▶ [STATED GOAL] Restate word for word the lines of the data below, from the first through the one that has "shine in use.".

▶ [SOURCE MATERIAL]
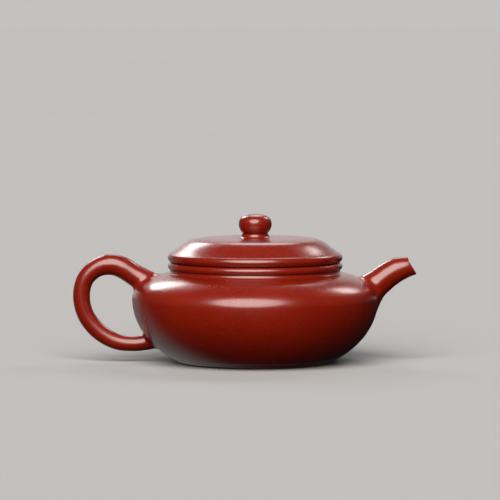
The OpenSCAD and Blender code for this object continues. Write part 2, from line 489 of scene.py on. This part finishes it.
def polished_red_clay(clay):
    """Iron-rich stoneware, pressed smooth before firing and rubbed to a soft shine in use.

    The pressing brings up fine clay, so the eye gets an even brick red with faint clouds from the kiln,
    pin-point sand, and a satin gloss like worn leather.
    """
    material, tree, place_on = new_material("polished_red_clay")
    cloud = wire(tree, "ShaderNodeTexNoise", {"Scale": 1 / (22 * MM), "Detail": 3.0, "Roughness": 0.55},
                 {"Vector": place_on})
    tone = wire(tree, "ShaderNodeMix", {COLOUR_A: (*clay.deep, 1), COLOUR_B: (*clay.body, 1)},
                {SHARE: cloud.outputs["Fac"]}, data_type="RGBA")
    sand = wire(tree, "ShaderNodeTexVoronoi", {"Scale": 1 / (1.1 * MM)}, {"Vector": place_on})
    speck = wire(tree, "ShaderNodeMapRange", {FROM_LOW: 0.10, FROM_HIGH: 0.22, TO_LOW: 0.16, TO_HIGH: 0.0},
                 {GIVEN: sand.outputs["Distance"]})
    colour = wire(tree, "ShaderNodeMix", {COLOUR_B: from_hex("#B65A36")},
                  {SHARE: speck.outputs[0], COLOUR_A: tone.outputs[MIXED_COLOUR]}, data_type="RGBA")
    grain = wire(tree, "ShaderNodeTexNoise", {"Scale": 1 / (0.7 * MM), "Detail": 2.0}, {"Vector": place_on})
    fine = wire(tree, "ShaderNodeBump", {"Strength": 0.30, "Distance": 0.04 * MM},
                {"Height": grain.outputs["Fac"]})
    smoothest, roughest = clay.roughness - 0.03, clay.roughness + 0.04
    polish = wire(tree, "ShaderNodeMapRange",
                  {FROM_LOW: 0.3, FROM_HIGH: 0.7, TO_LOW: smoothest, TO_HIGH: roughest},
                  {GIVEN: cloud.outputs["Fac"]})
    shader = wire(tree, "ShaderNodeBsdfPrincipled",
                  {"IOR": 1.5, "Coat Weight": 0.25, "Coat Roughness": 0.18, "Coat IOR": 1.5},
                  {"Base Color": colour.outputs[MIXED_COLOUR], "Roughness": polish.outputs[0],
                   "Normal": fine.outputs[0]})
    wire(tree, "ShaderNodeOutputMaterial", {}, {"Surface": shader.outputs[0]})
    return material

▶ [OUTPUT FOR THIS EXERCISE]
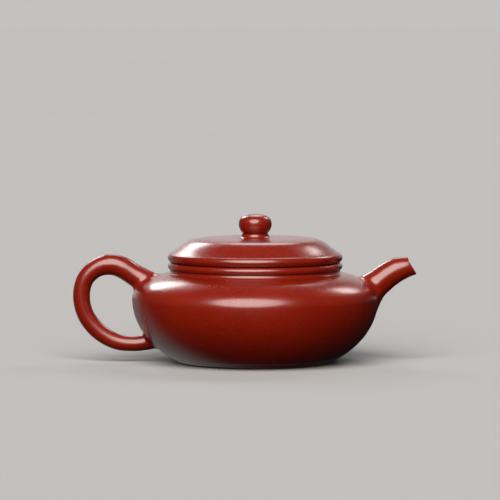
The OpenSCAD and Blender code for this object continues. Write part 2, from line 489 of scene.py on. This part finishes it.
def polished_red_clay(clay):
    """Iron-rich stoneware, pressed smooth before firing and rubbed to a soft shine in use.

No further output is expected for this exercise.